China and the Eurozone fall into what the study describes as a more cautious category, where holding limits are designed to contain outflows. Meanwhile, the UK and Canada represent more aggressive approaches that prioritize adoption and usability but expose banking systems to greater funding risks.
These differences are not accidental but reflect broader economic and institutional contexts. Holding limits are tailored to national financial structures, income levels, and policy objectives, making them difficult to replicate across jurisdictions without unintended consequences.
Demographics and digital behavior reshape CBDC adoption patterns
The study introduces a novel analytical framework that incorporates demographic factors, particularly age, into the estimation of deposit outflows. It finds that adoption of digital currencies is not uniform across populations but varies significantly based on digital literacy, familiarity with technology, and behavioral preferences.
Younger individuals are far more likely to adopt CBDCs and use them extensively, while older populations show lower adoption rates. This generational divide is captured through weighted coefficients that assign higher adoption and usage probabilities to younger age groups and progressively lower values to older cohorts.
The results show that the majority of deposit outflows originate from younger and middle-aged populations, who are more comfortable with digital financial tools and more responsive to the benefits of CBDCs. Older individuals, by contrast, contribute minimally to outflows due to lower adoption rates.
This demographic dimension adds a critical layer to the policy debate. Even with identical holding limits, the actual impact of a CBDC will depend on the population structure of each country. Economies with younger, digitally engaged populations may experience higher adoption rates and greater deposit migration, while older populations may dampen these effects.
The study also highlights the role of digital financial literacy in shaping adoption behavior. Individuals with higher levels of digital competence are more likely to understand and trust CBDC systems, increasing their willingness to adopt. On the other hand, lower literacy levels can act as a barrier, limiting uptake even when technological infrastructure is available.
These findings suggest that CBDC adoption is not purely a technological issue but a socio-economic phenomenon influenced by education, trust, and user experience.

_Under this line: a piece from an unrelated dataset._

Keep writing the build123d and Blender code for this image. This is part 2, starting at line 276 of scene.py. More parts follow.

Covered deposits and financial stability face new pressures
The introduction of a digital euro also has consequences for deposit guarantee schemes, which protect household deposits up to a certain threshold. The study finds that because CBDC holding limits are typically below the €100,000 guarantee threshold, most deposits that migrate to digital currencies would come from covered deposits.
In the Eurozone scenario, this translates into an estimated outflow of approximately €335 million in covered deposits, reducing the funding base of deposit guarantee schemes.

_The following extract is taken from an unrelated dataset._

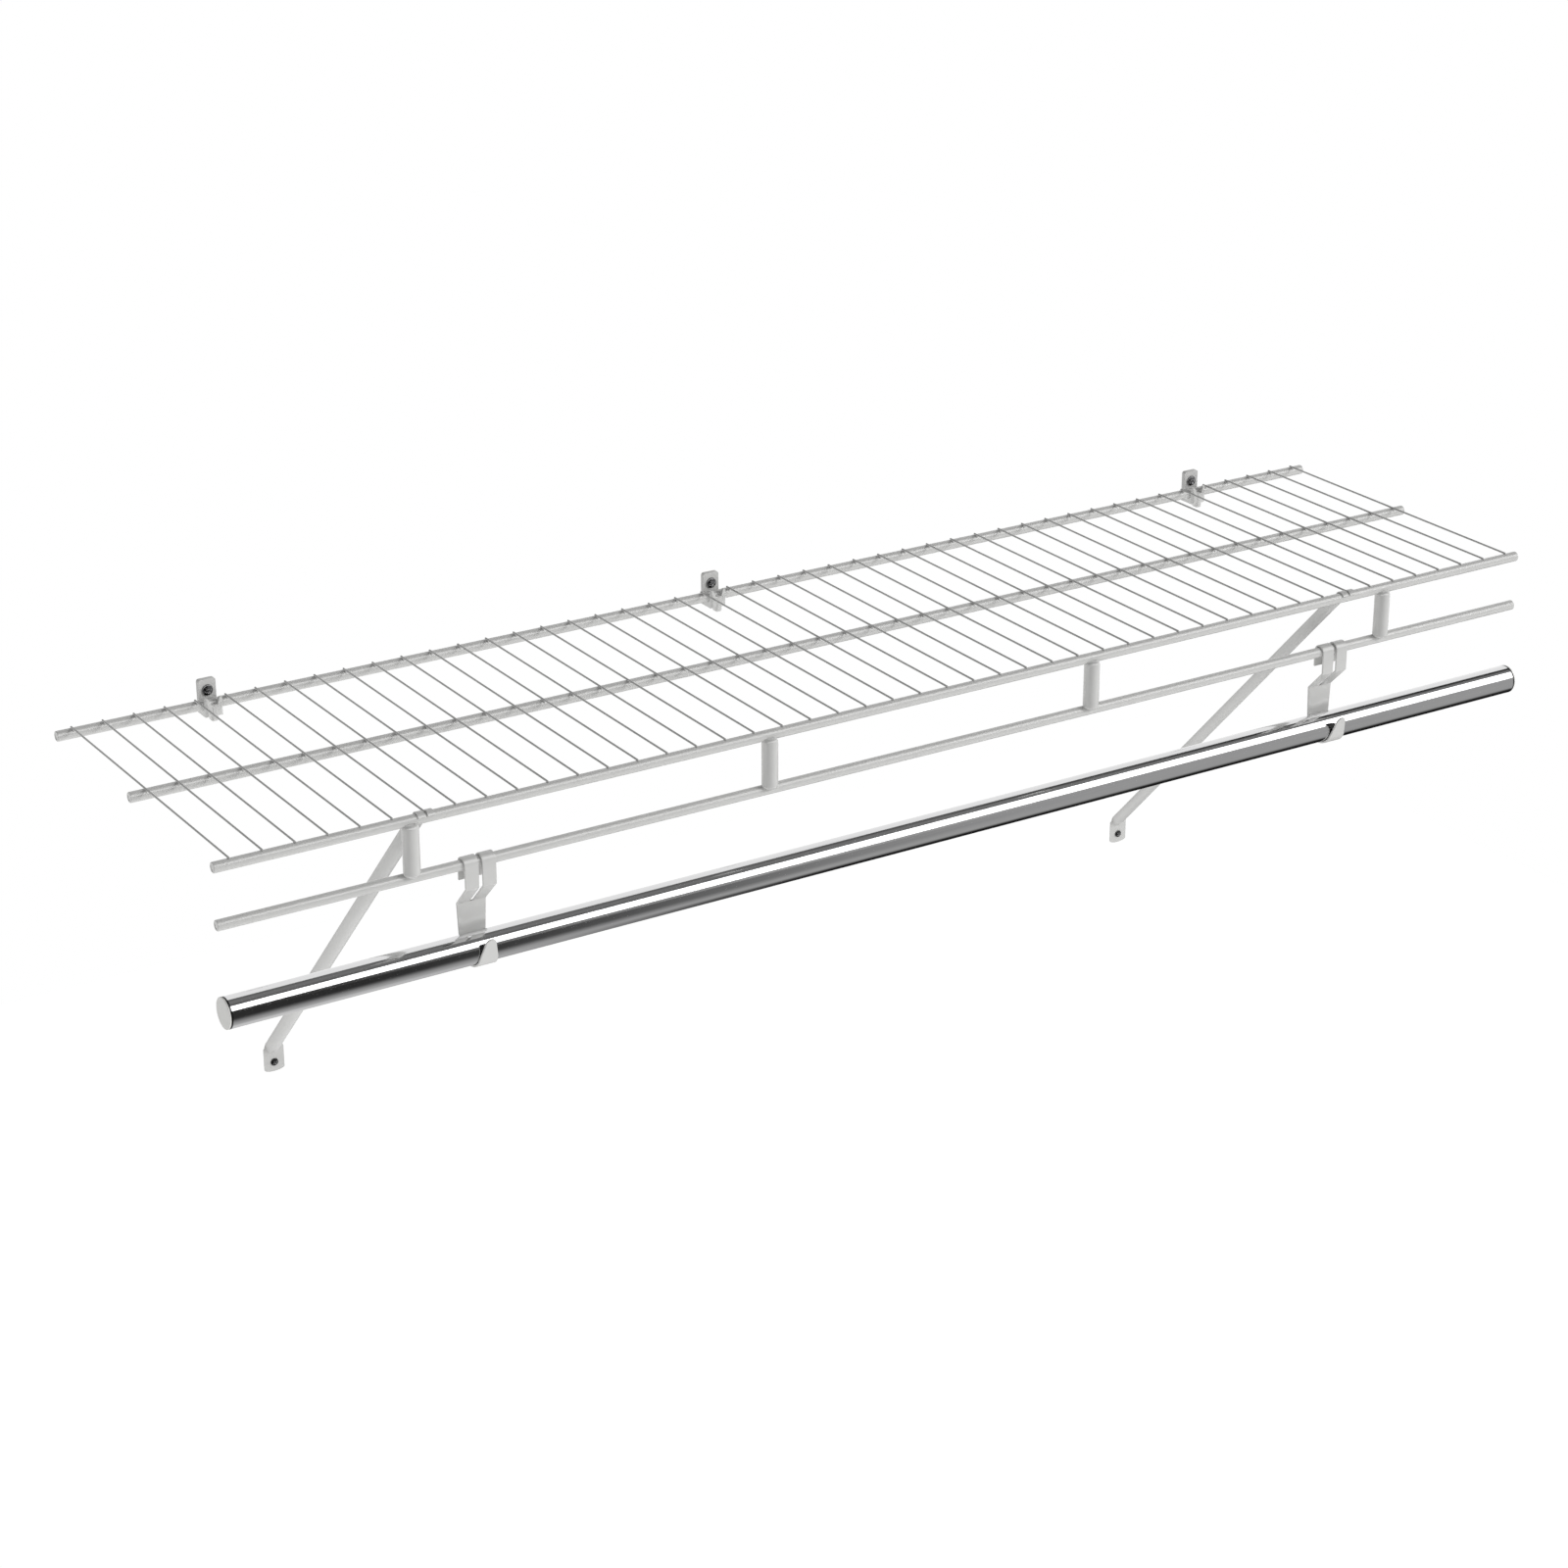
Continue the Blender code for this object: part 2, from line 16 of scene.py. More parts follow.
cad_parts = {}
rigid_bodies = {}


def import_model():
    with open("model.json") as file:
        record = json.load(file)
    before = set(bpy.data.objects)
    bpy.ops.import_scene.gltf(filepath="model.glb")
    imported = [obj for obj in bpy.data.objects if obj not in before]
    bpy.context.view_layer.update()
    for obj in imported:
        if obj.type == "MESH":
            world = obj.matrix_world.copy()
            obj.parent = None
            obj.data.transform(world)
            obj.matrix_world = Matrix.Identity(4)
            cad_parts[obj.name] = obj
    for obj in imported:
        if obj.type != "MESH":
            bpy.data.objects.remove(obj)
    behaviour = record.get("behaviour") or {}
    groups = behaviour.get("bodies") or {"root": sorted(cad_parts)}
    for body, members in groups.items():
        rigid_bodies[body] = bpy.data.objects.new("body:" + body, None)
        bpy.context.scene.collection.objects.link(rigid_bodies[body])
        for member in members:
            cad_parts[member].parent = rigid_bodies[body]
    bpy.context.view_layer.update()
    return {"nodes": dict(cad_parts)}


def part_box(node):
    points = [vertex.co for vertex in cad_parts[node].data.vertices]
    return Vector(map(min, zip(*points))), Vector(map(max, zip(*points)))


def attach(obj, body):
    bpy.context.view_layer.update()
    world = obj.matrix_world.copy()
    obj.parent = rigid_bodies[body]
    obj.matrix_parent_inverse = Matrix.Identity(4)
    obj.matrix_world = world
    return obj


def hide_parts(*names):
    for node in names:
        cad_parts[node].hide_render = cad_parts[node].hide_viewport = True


for left_over in list(bpy.data.objects):
    bpy.data.objects.remove(left_over, do_unlink=True)
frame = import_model()

# Sizes shared with the solids
shelf_length = 1.2192
shelf_centre = 0.0254
rail_radius = 0.0042
rear_rail_y = -0.0092
middle_rail_y = -0.1491
front_rail_y = -0.2955
middle_rail_z = 0.0002
lower_rail_z = -0.0446
wire_pitch = 0.0254
wire_count = 48
wire_radius = 0.0008
wire_z = 0.0050
wire_end_overhang = 0.0007
post_radius = 0.00645
post_y = -0.2984
post_top = -0.0012
post_bottom = -0.0426
post_length_shares = (-3 / 8, -1 / 8, 1 / 8, 3 / 8)
rod_radius = 0.0121
rod_wall = 0.0010
rod_y = -0.2969
rod_z = -0.1128
rod_half = 0.6077

# Details that the solids leave out
bar_end_rounding = 0.0007
bar_end_dish = 0.0005
bar_end_dish_radius = 0.0030
weld_half_sizes = (0.0010, 0.0017, 0.0005)
weld_lean = radians(38)
weld_upright = 0
post_edge_rounding = 0.0034
wire_end_rounding = 0.0003
rod_rim_rounding = 0.0004
pressed_edge = 0.00028
moulded_edge = 0.0008
strap_edge = 0.00045

clip_head_radius = 0.0045
clip_head_height = 0.0019
foot_head_radius = 0.0032
foot_head_height = 0.0014
head_flat_share = 0.80
head_drop_share = 0.40
head_edge_share = 0.80
recess_length_share = 0.60
recess_width_share = 0.13
recess_slope_share = 0.14
recess_depth_share = 0.75
clip_recess_turn = radians(20)
foot_recess_turn = radians(38)
# The near-black ring at each end of the rod: painted dark reflection where the rod meets its cap
seam_ring_radius = 0.01213
seam_ring_half = 0.0005
seam_ring_inset = 0.0004
seam_ring_depth = 0.0015
# How near the rod's axis, and how squarely towards it, a hook's face must be to get painted shade
inside_shade_reach = 0.0215
inside_shade_facing = 0.4

# Smoothness
bar_sides = 40
wire_sides = 14
weld_sides = 12
weld_rings = 8
rod_sides = 96
head_sides = 72
head_rings = 26
rounding_steps = 6
edge_steps = 3
sharp_edge = radians(32)
flat_enough = radians(0.5)
same_point = 0.000002


# Materials. A texture's scale is in grains a metre, and a bump is (strength, depth).
narrow = (0.35, 0.65)
wide = (0.3, 0.7)
unscaled = (1, 1, 1)

coat_ior = 1.65
coat_mottle_scale = 90
coat_gloss_scale = 260
coat_peel_scale = 900
coat_roughness = (0.19, 0.27)
coat_bump = (0.10, 0.00003)

chrome_stretch = (6, 900, 900)
chrome_dark = (0.70, 0.70, 0.71)
chrome_light = (0.74, 0.74, 0.74)
chrome_polish_scale = 120
chrome_roughness = (0.08, 0.12)
chrome_bump = (0.04, 0.000005)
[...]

This dynamic creates a dual challenge. On one hand, the reduction in covered deposits weakens the financial resources available to guarantee schemes. On the other hand, increased deposit outflows could heighten the likelihood of bank stress, potentially requiring greater intervention from these schemes.
The study warns that this interaction could amplify systemic risks, particularly in crisis scenarios where households rapidly shift funds into CBDCs. The speed and ease of digital transactions could accelerate bank runs, making them faster and more widespread than traditional deposit withdrawals.

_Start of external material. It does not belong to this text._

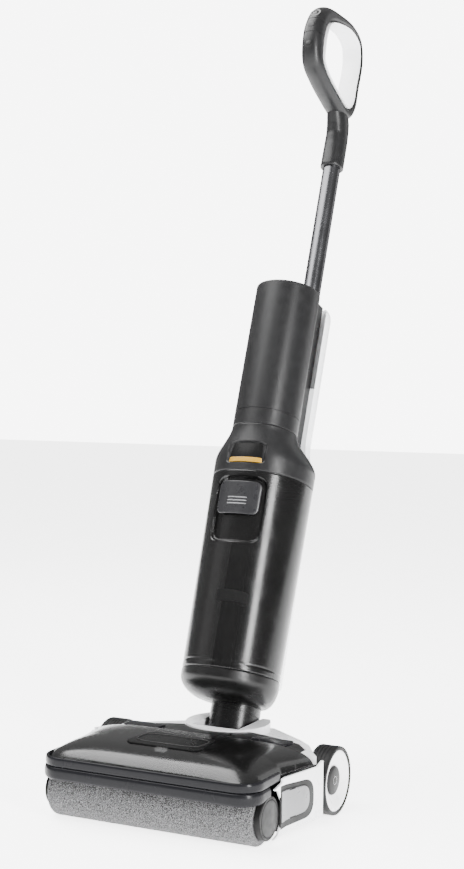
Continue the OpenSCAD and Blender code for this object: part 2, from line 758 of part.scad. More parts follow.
module inlet_pipe() {
    color(C_SMOKE, 0.6) in_body() translate([0, pipe_y - 12, tank_z0 + 3]) difference() {
        cylinder(r = 13, h = 165);
        translate([0, 0, -1]) cylinder(r = 11.4, h = 200);
    }
}
module tank_float() {
    color(C_WHITE) in_body() translate([0, pipe_y - 12, tank_z0 + 90]) difference() {
        cylinder(r = 21, h = 14);
        translate([0, 0, -1]) cylinder(r = 13 + 0.6, h = 20);
    }
}
module tank_latch() {
    color(C_DARK) in_body() front_plate(30.5, 31, latch_z0 + 38, latch_z1 - 8, -1.5, 4, 9);
}

module clean_tank() {
    k = body_z - tube_seat - 12;
    top = body_z - 12;
    zs = concat(
        [tank_z0 - 6, tank_z0 + 2, tank_z0 + 120],
        [for (i = [0:9]) mix(flare_z0 - 30, shoulder_z + 30, i / 9)], [k - 0.5, k + 0.5, top]
    );
    n = len(zs);
    color(C_WHITE, 0.9) in_body() skin(concat(
        [clean_ring(zs[0], 3, 0)],
        [for (i = [1:n - 1]) clean_ring(zs[i], 0, zs[i] > k ? 1 : 0)],
        [clean_ring(top, wall, 1)],
        [clean_ring(k - wall + 0.5, wall, 1), clean_ring(k - wall - 0.5, wall, 0)],
        [for (i = [n - 4:-1:1]) clean_ring(zs[i], wall, 0)]
    ));
}
module clean_tank_top() {
    color(C_WHITE) in_body() difference() {
        union() for (p = [[0, 9], [2, 12]]) translate([0, 0, body_z - 12]) linear_extrude(p[1])
            polygon([for (q = clean_ring(body_z, p[0], 1, p[0])) [q[0], q[1]]]);
        translate([0, filler_y, body_z - 8]) cylinder(r = filler_r + slip, h = 20);
    }
}
module filler_cap() {
    color(C_BLACK) in_body() translate([0, filler_y, body_z - 7.8]) union() {
        cylinder(r = filler_r, h = 8);
        translate([0, 0, 7.9]) cylinder(r = filler_r + 1.2, h = 2);
    }
}

// ---- Stick and handle ----
module stick_tube() {
    color("#8c8e91") in_body() translate([0, tube_c, body_z - tube_seat]) difference() {
        cylinder(r = tube_r, h = tube_z - body_z + tube_seat);
        translate([0, 0, -1]) cylinder(r = tube_r - 1.5, h = 1000);
    }
}
stem_z0 = 878;
module handle_stem() {
    color(C_DARK) in_body() difference() {
        union() {
            translate([0, tube_c, stem_z0]) cylinder(r = stem_r, h = stem_z1 - stem_z0);
            hull() {
                translate([0, tube_c, stem_z1 - 30]) cylinder(r = stem_r, h = 1, $fn = 32);
                translate([0, tube_c - 8, stem_z1 - 1]) cylinder(r = stem_r + 2, h = 1, $fn = 32);
            }
        }
        translate([0, tube_c, stem_z0 - 1]) cylinder(r = tube_r + run, h = tube_z - stem_z0 + 2);
        translate([0, tube_c, stem_z0 - 1]) cylinder(r = tube_r - 2, h = stem_z1 - stem_z0 - 4);
    }
}
// Smooth closed curve through the loop points
function spline(p0, p1, p2, p3, u) =
    0.5 * ((2 * p1) + (p2 - p0) * u + (2 * p0 - 5 * p1 + 4 * p2 - p3) * u * u
        + (3 * p1 - p0 - 3 * p2 + p3) * u * u * u);
function loop_at(k) =
    let (i = floor(k / loop_steps), u = k / loop_steps - i)
    spline(loop_pts[(i + loop_n - 1) % loop_n], loop_pts[i % loop_n],
        loop_pts[(i + 1) % loop_n], loop_pts[(i + 2) % loop_n], u);
loop_m = loop_n * loop_steps;
function loop_dir(k) =
    let (a = loop_at((k + loop_m - 1) % loop_m), b = loop_at((k + 1) % loop_m), d = [b[0] - a[0], b[1] - a[1]])
    d / norm(d);
// Point at width x and outward distance n from the middle of the grip
function loop_pt(k, x, n) =
    let (c = loop_at(k), d = loop_dir(k)) [x, c[0] - n * d[1], c[1] + n * d[0]];
function sec_x(a, w) = (loop_hw - w) * cos(a);
function sec_n(h, a, w) = max(-(h - insert_t) + w, (h - w) * sin(a));
function half_angles() = [for (i = [0:8]) -90 + i * 22.5];
module handle_half(s) {
    angles = half_angles();
    color(C_DARK) in_body() difference() {
        skin([
            for (k = [0:loop_m - 1]) let (h = loop_at(k)[2]) s > 0
                ? concat([for (a = angles) loop_pt(k, sec_x(a, loop_wall), sec_n(h, a, loop_wall))],
                    [for (i = [8:-1:0]) loop_pt(k, sec_x(angles[i], 0), sec_n(h, angles[i], 0))])
                : concat([for (a = angles) loop_pt(k, -sec_x(a, 0), sec_n(h, a, 0))],
                    [for (i = [8:-1:0]) loop_pt(k, -sec_x(angles[i], loop_wall), sec_n(h, angles[i], loop_wall))])
        ], closed = true);
        on_grip(panel_k) translate([0, 0, -5]) cylinder(r = panel_r, h = 9);
        on_grip(mode_k) translate([0, 0, -5]) cylinder(r = mode_r + slip, h = 9);
        on_grip(power_k) translate([0, 0, -5]) cylinder(r = power_r + slip, h = 9);
    }
}
module handle_left() handle_half(-1);
module handle_right() handle_half(1);
module handle_insert() {
    k0 = 3 * loop_steps;
    k1 = 11 * loop_steps;
    hw = loop_hw - 2.5;
    color(C_WHITE) in_body() skin([
        for (k = [k0:k1]) let (h = loop_at(k)[2]) [
            loop_pt(k, -hw, -h), loop_pt(k, -hw - 1, -h + insert_t), loop_pt(k, hw + 1, -h + insert_t),
            loop_pt(k, hw, -h)
        ]
    ]);
}
// Places of the buttons along the loop, and their radii
panel_k = 1.45 * loop_steps;
panel_r = 8;
clean_r = 5;
mode_k = 0.75 * loop_steps;
mode_r = 5.5;
power_k = 12.85 * loop_steps;
power_r = 5;
module on_grip(k) {
    p = loop_pt(k, 0, loop_at(k)[2]);
    d = loop_dir(k);
    translate(p) rotate([90 - atan2(d[0], d[1]), 0, 0]) children();
}
module button(r) {
    rotate_extrude() polygon([[0, -3], [r, -3], [r, -0.5], [r - 0.8, 0], [r * 0.5, 0.4], [0, 0.5]]);
}
module button_panel() {
    color(C_BLACK) in_body() on_grip(panel_k) difference() {
        translate([0, 0, -2.5]) cylinder(r = panel_r, h = 2.5);
        translate([0, 0, -3]) cylinder(r = clean_r + slip, h = 4);
    }
}
module self_clean_button() {
    color(C_WHITE) in_body() on_grip(panel_k) button(clean_r);
}
module mode_button() {
    color(C_DARK) in_body() on_grip(mode_k) button(mode_r);
}
module power_button() {
    color(C_BLACK) in_body() on_grip(power_k) button(power_r);
}

head_chassis();
sole_plate();
side_panel_left();
side_panel_right();
top_bridge();
neck_ring();
roller_cover();
front_bumper();
cover_band();
cover_window();
scraper_blade();
spray_bar();
weight_plate();
drive_motor();
motor_pulley();
drive_belt();
drive_dog();
belt_cover();
roller_core();
roller_fabric();
roller_end_cap();
head_pins();
tyre_left();
rim_left();
tyre_right();
rim_right();
suction_duct();
sole_screws();
charge_contacts();
neck_lower();
neck_upper();
swivel_pin();
base_cap();
body_frame();
battery_pack();
motor_housing();
suction_motor();
shoulder();
display_lens();
display_glass();
circuit_board();
dirty_tank();
tank_lid();
tank_filter();
inlet_pipe();
tank_float();
tank_latch();
clean_tank();
clean_tank_top();
filler_cap();
stick_tube();
handle_left();
handle_right();
handle_insert();
handle_stem();
button_panel();
self_clean_button();
mode_button();
power_button();
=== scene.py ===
"""Looks of an upright wet and dry floor washer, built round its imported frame."""

import json
import math
from collections import namedtuple
from types import SimpleNamespace

import bmesh
import bpy
from mathutils import Matrix, Vector, noise


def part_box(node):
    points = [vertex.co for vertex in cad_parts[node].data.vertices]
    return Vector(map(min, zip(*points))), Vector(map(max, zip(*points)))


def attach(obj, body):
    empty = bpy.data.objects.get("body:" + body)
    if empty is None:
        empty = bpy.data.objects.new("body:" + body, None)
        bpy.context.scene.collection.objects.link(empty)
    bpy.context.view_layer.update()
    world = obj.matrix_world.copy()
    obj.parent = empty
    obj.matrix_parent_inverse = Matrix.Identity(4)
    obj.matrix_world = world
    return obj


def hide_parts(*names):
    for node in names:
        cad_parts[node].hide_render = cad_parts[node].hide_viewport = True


bl_info = {
    "name": "Floor washer looks",
    "version": (1, 0, 0),
    "blender": (4, 5, 0),
    "location": "View3D > Sidebar > Washer",
    "description": "Builds the visible pieces of an upright wet and dry floor washer",
    "category": "Object",
}

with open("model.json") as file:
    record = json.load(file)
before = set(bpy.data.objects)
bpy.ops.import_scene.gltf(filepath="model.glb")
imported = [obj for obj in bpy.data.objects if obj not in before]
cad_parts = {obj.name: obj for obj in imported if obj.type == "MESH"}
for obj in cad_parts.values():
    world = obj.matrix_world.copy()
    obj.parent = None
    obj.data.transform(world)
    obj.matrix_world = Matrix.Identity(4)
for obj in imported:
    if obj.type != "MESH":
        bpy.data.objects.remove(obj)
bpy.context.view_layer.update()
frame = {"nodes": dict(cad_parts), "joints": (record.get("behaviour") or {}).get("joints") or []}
MM = 0.001
TILT = next(j for j in frame["joints"] if j["name"] == "body_tilt")
ROLLER_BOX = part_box("roller_fabric")
ROLLER_Y = (ROLLER_BOX[0][1] + ROLLER_BOX[1][1]) / 2
LEAN = math.radians(20.3)  # the stick's lean from upright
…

To mitigate these risks, the research emphasizes the importance of integrating CBDC design with broader financial stability frameworks. This includes aligning holding limits, remuneration policies, and liquidity backstops to ensure that CBDCs do not undermine the resilience of the banking system.
Sensitivity analysis highlights importance of policy calibration
The study further explores how variations in holding limits affect deposit outflows through a sensitivity analysis. Increasing the digital euro holding limit from €3000 to €4000 raises the estimated outflow to 5.82 percent of deposits, while reducing the limit to €2000 lowers the outflow to 2.91 percent.
These results demonstrate the high sensitivity of deposit flows to policy design. Even relatively small adjustments in holding limits can produce significant changes in financial outcomes, underscoring the need for careful calibration.
The analysis also reveals that holding limits are inherently context-specific. A limit that is appropriate for one country may be unsuitable for another, depending on factors such as income levels, banking structures, and user behavior.
Cross-country comparisons further highlight this point. Applying UK-style holding limits to China, for example, would result in dramatically higher deposit outflows, illustrating the risks of adopting uniform policies in diverse economic environments.
Banking sector faces structural transformation
The introduction of CBDCs could fundamentally alter the structure of bank funding. As deposits shift toward central bank digital currencies, banks may need to rely more heavily on wholesale funding or increase competition for retail deposits through higher interest rates.
This shift could compress profit margins, increase funding costs, and shorten the maturity profile of bank liabilities. It may also introduce new risks related to liquidity management and financial stability.
Large international banks, particularly globally systemically important banks, face additional challenges due to their cross-border operations. Differences in CBDC design across jurisdictions could create uneven deposit flows, complicating liquidity management and increasing exposure to systemic risks.
The study proposes a framework for estimating deposit outflows at the institutional level, taking into account variations in holding limits and deposit bases across countries. This highlights the need for banks to adopt more sophisticated risk management strategies in a CBDC environment.
A delicate balance between innovation and stability
On one side, CBDCs offer clear benefits, including more efficient payment systems, greater financial inclusion, and enhanced monetary policy transmission. On the other, they introduce new risks related to deposit migration, liquidity management, and systemic stability.
The key to managing these trade-offs lies in design. A CBDC that is primarily used for transactions, with limited holding capacity and carefully calibrated incentives, can deliver benefits while minimizing risks. However, a poorly designed system could accelerate deposit outflows and destabilize the banking sector.
The study calls for coordinated policy approaches that consider demographic factors, financial structures, and institutional frameworks. It also emphasizes the need for ongoing research and data collection to refine models and improve understanding of CBDC impacts.